Quantifying the watercolor effect: from stimulus properties to neural models

Visual illusions are perceptions that violate our expectations with respect to what we understand about the physical stimulus, for example, surfaces of identical spectral composition that appear to be of different colors. Such phenomena are thought to reveal mechanisms, biases, priors or strategies that the brain uses to interpret the visual environment. In natural viewing, we perceive all surfaces within a context of surrounding light and nearby objects, and this context affects their appearance. Change in color appearance due to the surrounding light is called color induction and can be of type contrast, when appearance of a test region shifts in chromaticity away from that of the surround and assimilation when the shift is toward that of the surround.
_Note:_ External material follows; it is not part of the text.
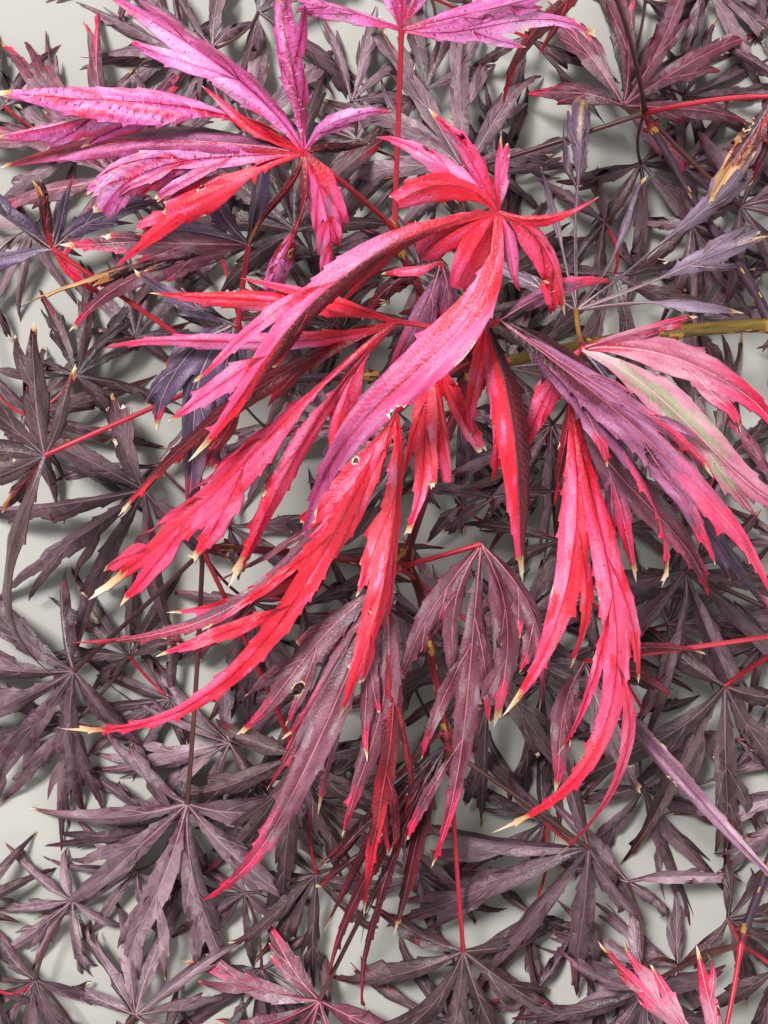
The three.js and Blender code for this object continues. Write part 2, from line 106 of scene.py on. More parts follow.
# Masses of leaves: stem is the course of the short twig inside the mass. A leaf is its hub, the
# twig's point that it springs from, its tint, and its blades as
# (heading in degrees, length, bow near the foot, bow near the tip, width, rise of the tip),
# with a tint of its own where a blade has one, or a pair of tints for its left and right halves,
# the darker half mostly a painted shade where the blade folds away from the light,
# and words for its form: stalked, long-stalked, tailed, plain, lobed or torn. Bows are sideways, to
# the left of the heading. spread lists plain leaves, (x, y, z, heading, length), that follow one rule.
MASSES = {
    "foliage_crown": {
        "stem": [(20.5, 36.2, 48.2), (21, 38, 58), (22, 42, 72)],
        "spread": [],
        "leaves": [
            ((25, 66, 100), 2, "hot_pink", [
                (145, 34, -2, -1, 6, -4), (128, 27, -2, -3, 5, 2), (89, 16, 0, 0, 3.5, 4),
                (177, 23, -7, -6, 7.5, 2, "scarlet", "torn"),
                (-139, 88, -18, -9, 8, -10, ("crimson", "hot_pink"), "lobed"),
                (-152, 20, -1, -1, 9, -4, "scarlet", "torn"),
                (-118, 83, 17, -19, 10.5, -10, "dipped", "plain"),
                (-120, 18, 0, 0, 8, -6, "scarlet", "torn"), (-76, 18, 1, 1, 5, -4),
                (-55, 28, 8, 2, 8, -4, "rose"), (7, 22, -4, -4, 2.5, 4, "scarlet")]),
            ((26, 43, 94), 2, "orchid", [
                (-43, 93, 2, 10, 9, -10), (-33, 62, 0, 0, 5.5, -6), (-42, 47, 5, 5, 6, -6, "wine"),
                (-54, 74, 8, 8, 7, -12), (20, 30, 3, 3, 5, -6)]),
            ((23, 44, 88), 2, "crimson", [
                (-82, 63, 7, 3, 8.5, -12, ("wine", "scarlet"), "plain"),
                (-98, 27, -1, 0, 5, -8, "scarlet", "plain"), (-88, 38, 4, 4, 6.5, -8, "rose", "plain")]),
            ((3, 44, 84), 2, "scarlet", [
                (174, 59, -3, -2, 6, 0, "bright_red", "plain"), (166, 38, -1, -1, 4, 3),
                (-176, 69, 6, -1, 5, -3, "hot_pink", "plain"),
                (-141, 100, -1, 13, 11, -18, "rose", "stalked lobed"),
                (-146, 84, -6, -6, 6, -16, "crimson"), (-114, 39, -5, -5, 7, -8, "rose", "stalked"),
                (-122, 75, -8, -4, 7, -14, "rose", "stalked")]),
            # The next two leaves lie under the crown; their lighter scarlet is painted light against its
            # shadow.
            ((11, 39, 78), 1, "bright_red", [
                (-96, 46, 3, 2, 6, -6), (-64, 28, -2, -1, 5, -3, "bright_red", "torn"),
                (-80, 33, 0, 0, 6, -4, "bright_red", "torn")]),
            ((3, 24, 70), 1, "bright_red", [
                (-102, 78, 4, 10, 10, -6, "bright_red", "lobed"), (-118, 51, 3, 4, 8, -3),
                (-136, 116, 17, 23, 6, -8, "scarlet"), (-141, 74, 15, 26, 7, -6),
                (-146, 98, 20, 24, 5, -10, "plum"), (-130, 36, 2, 2, 6, 0, "rose", "torn")]),
            ((13.5, 59.5, 74), 1, "orchid", [
                (-114, 36, 1, 0, 6, -6), (-84, 22, 1, 1, 5.5, -4), (-146, 24, -4, -3, 5, -8, "wine"),
                (-172, 15, 1, 1, 4, -2, "rose")])]},
    "foliage_upper": {
        "stem": [(3.8, 63.8, 65.6), (2.5, 68, 71)],
        "spread": [],
        "leaves": [
            ((-18, 81, 92), 1, "crinkled_pink", [
                (141, 58, -6, 0, 9, 2, ("lilac_pink", "stippled_pink")),
                (98, 35, 0, 0, 6, 4, "stippled_pink", "torn"), (25, 22, 4, 3, 4, 2, "lilac_pink"),
                (10, 15, 2, -2, 2.4, 0, "withered"),
                (168, 72, -5, 0, 10.5, 2, "crinkled_pink", "stalked"),
                (147, 27, 3, 2, 2.8, 4, "scarlet", "stalked plain"),
                (177, 77, -17, -2, 9.5, -4, "crinkled_pink", "stalked"),
                (-179, 74, -4, -3, 9.5, -11, ("magenta", "orchid")),
                (-167, 51, -2, -8, 7.5, -6, "crinkled_pink", "stalked torn"),
                (-174, 56, -1.5, -1.5, 6, -8, "magenta", "lobed"),
                (-151, 51, -2, -4, 5, -7, "bright_red", "stalked"),
                (-157, 35, 0, 0, 8.5, -2, "bright_red", "stalked torn"),
                (-81, 30, 5, 4, 9, -6, "hot_pink", "tailed lobed"),
                (-109, 31, 6, 4, 8, -8, "knotted", "long-stalked torn"),
                (-125, 24, 4, -3, 2.2, -10, "withered", "plain")]),
            ((4, 110, 88), 1, "lilac_pink", [
                (162, 28, 0, 0, 5, 0), (112, 30, 0, 0, 5, 2), (88, 34, 0, 0, 5, 3), (62, 30, 0, 0, 5, 2),
                (1, 46, -3, 4, 5, -4), (14, 40, -2, -1, 6, 3)])]},
    "foliage_right": {
        "stem": [(52, 43.4, 42.4), (50, 42, 53)],
        "spread": [],
        "leaves": [
            ((46, 38, 82), 1, "orchid", [
                (18, 28, 0, 0, 4.5, 2, "dusty"), (-22, 56, 9, 5, 9, -4, "dusty"),
                (-36, 70, 3, -4, 10, -8, "mossy"), (-52, 84, 3, -4, 8, -12, "dusk"),
                (-128, 66, 2, 2, 8.5, -12, "rose"), (-118, 30, -2, -3, 6, -8, "rose")]),
            ((44, 28, 76), 1, "rose", [
                (-95, 28, 0, 0, 3, -6, "crimson"), (-101, 80, 5, 17, 8, -8, ("bright_red", "rose")),
                (-99, 113, 10, 39, 8, -10), (-70, 50, 4, 4, 6, -8, "orchid"),
                (-53, 62, -5, 4, 9, -10, "plum")]),
            ((50.5, 53, 38), 1, "lilac_haze", [
                (88, 60, 0, 0, 7, -6, "lilac_haze", "long-stalked lobed torn"),
                (104, 40, 0, 0, 3, -2, "lilac_haze", "long-stalked"),
                (66, 42, -4, -3, 3, -2, "lilac_haze", "long-stalked"),
                (42, 72, -3, -1, 6, -8, "lilac_haze", "long-stalked lobed"),
                (21, 58, 0, 3, 6, -8, "lilac_haze", "long-stalked lobed"),
                (1, 49, 3, 2, 4.5, -8, "lilac_haze", "long-stalked"), (150, 30, 0, 0, 4, -6)])]},
    "foliage_left": {
        "stem": [(-30, 33, 52), (-38, 35, 53.5)],
        "spread": [(-66, 6, 20, 215, 62), (-24, 76, 27, 112, 56), (-74, 92, 20, 128, 60)],
        "leaves": [
            ((-35, 44, 79), 1, "dusk", [
                (-131, 32, -5, -4, 8, -6), (-109, 51, -11, 3, 9, -10), (-106, 31, 1, 1, 6, -8),
                (-84, 17, 0, 0, 4, -5), (150, 30, 2, 2, 5, -8)]),
            ((-33, 65, 66), 1, "dusk", [
                (-156, 50, -7, -6, 7, -6, "plum"), (170, 28, -1, -1, 5, 2),
                (-179, 47, -2, -2, 7, -3, "plum"), (-167, 61, -2, -2, 4.5, -8, "scorched"),
                (120, 36, 2, 2, 6, -6), (80, 30, 0, 0, 6, -8)]),
            ((-82, 65, 60), 1, "dusk", [
                (144, 30, 0, 0, 6, 0), (103, 17, 1, -2, 4, 4, "withered"), (70, 18, 0, 0, 3, 5),
                (23, 31, 4, 3, 5, 2), (-42, 19, -2, -1, 3, -4, "rose"), (-170, 34, 0, 0, 5, -6)]),
            ((-84, 14, 60), 1, "umber", [
                (95, 33, 0, 0, 7, 4), (70, 24, -1, -1, 3, 3), (138, 28, 0, 0, 5, 0),
                (171, 27, 0, 0, 6, -2), (-158, 28, 0, 0, 6, -4), (-130, 20, 2, -2, 5, -6, "withered"),
                (-91, 57, -6, -18, 7, -8)])]},
    "foliage_lower": {
        "stem": [(5.4, -12, 46), (4, -14, 52)],
        "spread": [(28, -34, 24, 270, 60)],
        "leaves": [
            ((0, -18, 58), 1, "plum", [
                (-132, 54, -2, -2, 7, -3), (-122, 47, 0, 0, 6, -1), (-119, 62, -2, -1, 6, -5),
                (-117, 96, 1, 6, 8, -8), (-106, 63, -3, -2, 6, -4), (-98, 45, -2, -1, 6, -2),
                (-101, 67, 8, 9, 7, -8), (-91, 71, 4, 4, 6, -10), (-95, 90, 8, 9, 5, -14, "crimson")]),
            ((24, -8, 60), 1, "plum", [
                (-93, 49, -9, -8, 5, -4), (-98, 85, 2, 4, 6, -8), (-95, 65, 2, 3, 5, -6),
                (-87, 47, 7, 8, 9, -3), (-72, 45, 9, 8, 6, -3), (-117, 44, -4, -4, 6, -6)])]},
    "foliage_tail": {
        "stem": [(16.3, -57, 40.2), (17, -62, 41)],
        "spread": [(56, -92, 22, 205, 64), (22, -122, 16, 262, 56), (-18, -136, 15, 232, 54)],
        "leaves": [
            ((16, -60, 46), 1, "wine", [
                (-113, 81, -4, -11, 3.5, -12), (-109, 77, -4, -3, 3.5, -10), (-121, 65, -6, -5, 4, -12),
                (-104, 56, -1, -1, 5, -12), (-134, 51, -3, -2, 4, -8)])]},
    "foliage_low_left": {
        "stem": [(-41, -9, 44), (-47, -10, 43)],
        "spread": [(-54, -80, 21, 250, 66), (-86, -44, 17, 205, 60), (-24, -66, 24, 265, 54)],
        "leaves": []},
    "foliage_low_right": {
        "stem": [(95.3, -110.3, 36), (94, -114, 37)],
        "spread": [(72, -132, 17, 262, 52), (108, -126, 19, 318, 54)],
        "leaves": [
            ((86, -141, 46), 1, "dusty", [
                (138, 42, -1, -1, 6, -4), (100, 30, 0, 0, 5, 0), (178, 44, 3, 3, 7, -10),
                (-135, 40, 2, 2, 7, -12), (-88, 36, 0, 0, 7, -14), (-40, 38, -2, -2, 7, -12),
                (10, 40, 0, 0, 7, -10)])]},
    "foliage_mid_right": {
        "stem": [(121.5, -30, 32), (114, -31, 36)],
        "spread": [(82, -16, 24, 292, 60), (94, -48, 19, 245, 60), (108, 8, 18, 20, 50)],
        "leaves": [
            ((51, -38, 50), 1, "dusk", [
                (-49, 86, -6, 2, 6, -8, "mauve", "plain"), (4, 32, 4, 4, 3, 0, "wine"),
                (-22, 24, 2, 2, 5, 0, "wine"), (-99, 37, -4, -3, 7, -6, "plum"),
                (-66, 41, -2, -2, 6, -8, "haze")])]},
    "foliage_upper_right": {
        "stem": [(72.4, 103.2, 28), (70, 107, 30)],
        "spread": [(66, 112, 19, 62, 56), (98, 84, 20, 10, 56), (22, 94, 20, 118, 54)],
        "leaves": [
            ((50, 129, 80), 1, "haze", [
                (-122, 38, 0, -10, 5, -8, "crimson"), (160, 44, 2, 2, 7, -6), (118, 46, 0, 0, 7, -4),
                (80, 46, 0, 0, 7, -6), (42, 44, 0, 0, 7, -8), (4, 38, 0, 0, 7, -10)]),
            ((97, 104, 56), 1, "umber", [
                (-119, 29, 3, -3, 6, -6, "scorched"), (-98, 22, 2, 2, 4, -6, "wine"),
                (-20, 30, 0, 0, 5, -8), (40, 36, 0, 0, 6, -6), (84, 34, 0, 0, 6, -6)])]},
}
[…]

Pinna et al. (Pinna, 1987; Pinna et al., 2001) demonstrated a long-range, color assimilation phenomenon called the Watercolor Effect (WCE) that provides an interesting example for studying such processes. The WCE occurs when a wavy, dark, chromatic contour delineating a figure is flanked on the inside by a lighter chromatic contour on a bright background. The lighter color spreads into the entire enclosed area so that the interior surface is perceived as filled in with a uniform color. Previous studies reported also a weak coloration effect exterior to the contour (Cao et al., 2011; Devinck et al., 2005). The WCE is distinguished from other assimilation illusions due by to its spatial extent; the phenomenon has been reported to be observed over distances of up to 45 deg (Pinna et al., 2001). Here, we review and discuss stimulus configurations, based on different procedures, that induce the WCE and their implications for a neural model of this phenomenon.